D. G. Bridson.
"Views and Reviews:
New English Weekly 2
(12 January 1933), 304.
It is difficult to criticize Mr. Eliot. It is difficult, in fact, to fix him “pinned and wriggling on the wall.” His elusiveness […] is invaluable to him. No sooner has a critic pronounced his later work a manifestation of his return to the fold, than a true disciple ups and denies the assertion flatly. The form is more regular, it seems, yet the implication is more subtle than ever. So let it be with Sweeney. But when Mr. Eliot labels his work “fragments of an Aristophanic melodrama,” he gives us an axis of reference.
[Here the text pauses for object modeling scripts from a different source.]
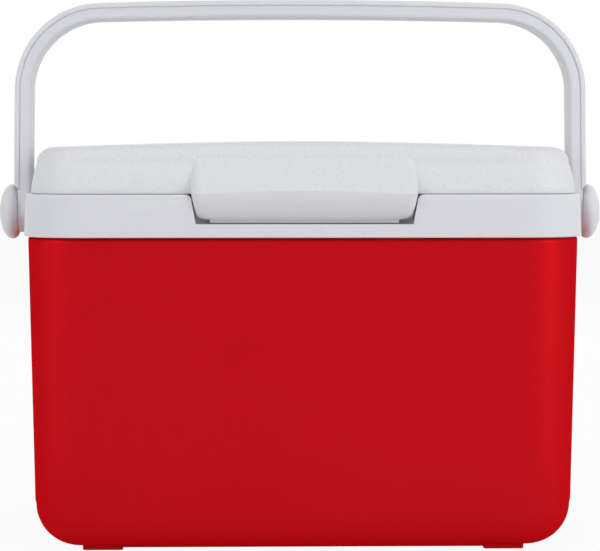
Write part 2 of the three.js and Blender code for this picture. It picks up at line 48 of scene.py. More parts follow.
SHELL = dict(half_width=153.6, half_depth=104, corner=30)
SHELL_TOP, SHELL_FOOT, SHELL_TAPER, SHELL_WALL, SHELL_ROUND = 180.5, 2.6, 3.6, 2.2, 23.8
SHELL_RINGS = (60, 120)  # heights of the rings in the plain wall
FOOT_X, FOOT_Y, FOOT_WIDTH, FOOT_DEPTH, FOOT_EDGE = 112.5, 69, 22.5, 22, 0.8
BASE_DROP, BASE_INSET, BASE_EDGE = 1.15, 0.6, 0.4  # the thicker plate that joins the feet

COLLAR = dict(half_width=155.7, half_depth=106.3, corner=32.3)
COLLAR_FOOT, COLLAR_TOP, COLLAR_DRAFT = 176.1, 199.7, 1.0
COLLAR_CURL, COLLAR_EDGE, COLLAR_WALL = 0.8, 1.3, 2.2  # foot's round, top's round, skirt
COLLAR_FACE = [(0.02, COLLAR_FOOT + 1.2), (0.1, COLLAR_FOOT + 3.5),
               (COLLAR_DRAFT - 0.05, COLLAR_TOP - 3)]
NECK_FOOT, NECK = COLLAR_FOOT - 1.2, 0.6  # the shell steps in here: a dark line under the collar
LEDGE, LEDGE_THICK = 197.4, 2.2  # the liner's flange rests on the ledge
DECK_INNER, DECK_UNDER, LEDGE_INNER = 11.2, 12, 16.2  # insets
NOTCH_TOP, NOTCH_BASE, NOTCH_FOOT, NOTCH_FLARE = 61.6, 59.5, 183.5, 3.8
NOTCH_REACH = 110  # the collar's front is cut no further out than this
POCKET_BACK = -97.3

LINER = dict(half_width=139.2, half_depth=89.8, corner=24)
LINER_FOOT, LINER_WALL, LINER_ROUND, FLANGE, FLANGE_THICK = 16.8, 1.8, 14, 5, 2

LID = dict(half_width=151.6, half_depth=101.9, corner=26)
LID_FOOT, LID_TOP, LID_EDGE, LID_WALL, LID_ROUND = 199.95, 229.3, 216.8, 2.2, 8.8
LID_SIDE_LEAN, LID_FRONT_LEAN, LID_LEAN_POWER = 3.0, 6.5, 1.6
LID_CROWN_X, LID_CROWN_Y, LID_CROWN_POWER = 3.7, 0.9, 1.6
LID_FRONT = -101.9
LID_ROWS = (0.06, 0.2, 0.35, 0.5, 0.65, 0.8, 0.92)  # shares of the wall's height
LID_GRID_X, LID_GRID_Y = range(-140, 141, 10), range(-90, 91, 10)  # lines that take the crown
PLATE = dict(half_width=149.1, half_depth=99.7, corner=23.8)
PLUG = dict(half_width=135.9, half_depth=86.5, corner=20.7)
PLUG_DROP, PLUG_ROUND = 6.5, 2.5

TAB_FRONT, TAB_FOOT, TAB_TUCK, TAB_WALL, TAB_ROUND, TAB_CURL = -109.3, 185.9, 6.5, 2.2, 5, 48
TAB_SIDE = [(185.9, 54.6), (186.4, 57), (187.2, 58.6), (188.7, 59.7), (192, 60.45),
            (195.5, 61.05), (200.1, 61.9), (223.5, 62.4)]  # half widths at heights
TAB_FACE = [(200.1, -109.3), (203, -107.5), (207.5, -104.2), (212.5, -100.3), (216.5, -97.2),
            (220.5, -94.5), (223.5, -92.7)]  # fronts at heights
TAB_ROWS = (0.4, 1.2, 2.4, 4.4, 6.4, 8.4, 10.4, 12.4, 14.4, 16.4, 18.4, 20.4, 22, 24.3)
TAB_COLUMNS = (0, 14, 28, 42)
FACE_BACK, LIP_BACK = LID_FRONT + 1.2, LID_FRONT + 0.5  # both end inside the lid's wall
CREASE, CREASE_BOW = 199.2, 2.0  # the crease at the tab's ends, and its rise at the middle
CREASE_FADE = 9  # the grained face's rows are level from this far above the crease
CURL_STEPS, CURL_INSIDE = 12, 9  # rows of the lip's outside, and how many its inside repeats
HOOK_HALF, HOOK_WALL, HOOK_GAP = 51.8, 1.8, 0.8
RIB_GAP, RIB_LEAN = 0.45, 0.6

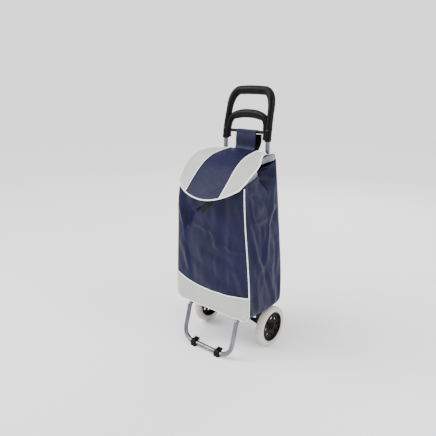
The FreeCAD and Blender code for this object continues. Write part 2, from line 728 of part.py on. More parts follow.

In the first place, then, we do not readily think of Mr. Eliot as the modern Aristophanes. Aristophanic his moods may be, but Aristophanic they have certainly never appeared. The belly-shaking laughter of many passages in Ulysses are as Aristophanic as we choose to call them. But an Aristophanic melodrama by Mr. Eliot …! Sooner a parody of the Sermon on the Mount by St. Thomas Aquinas! And when a man of high seriousness (such we esteem Mr. Eliot) turns himself (as Mr. Eliot has done) to satiric melodrama or farce on the broad scale, we can hazard a guess at the result. […]
A good deal might be said about the form of the fragments now published. […] In the first place, their nature suggests that the whole is not conspicuous for what Frere called “the utter impossibility of the story.”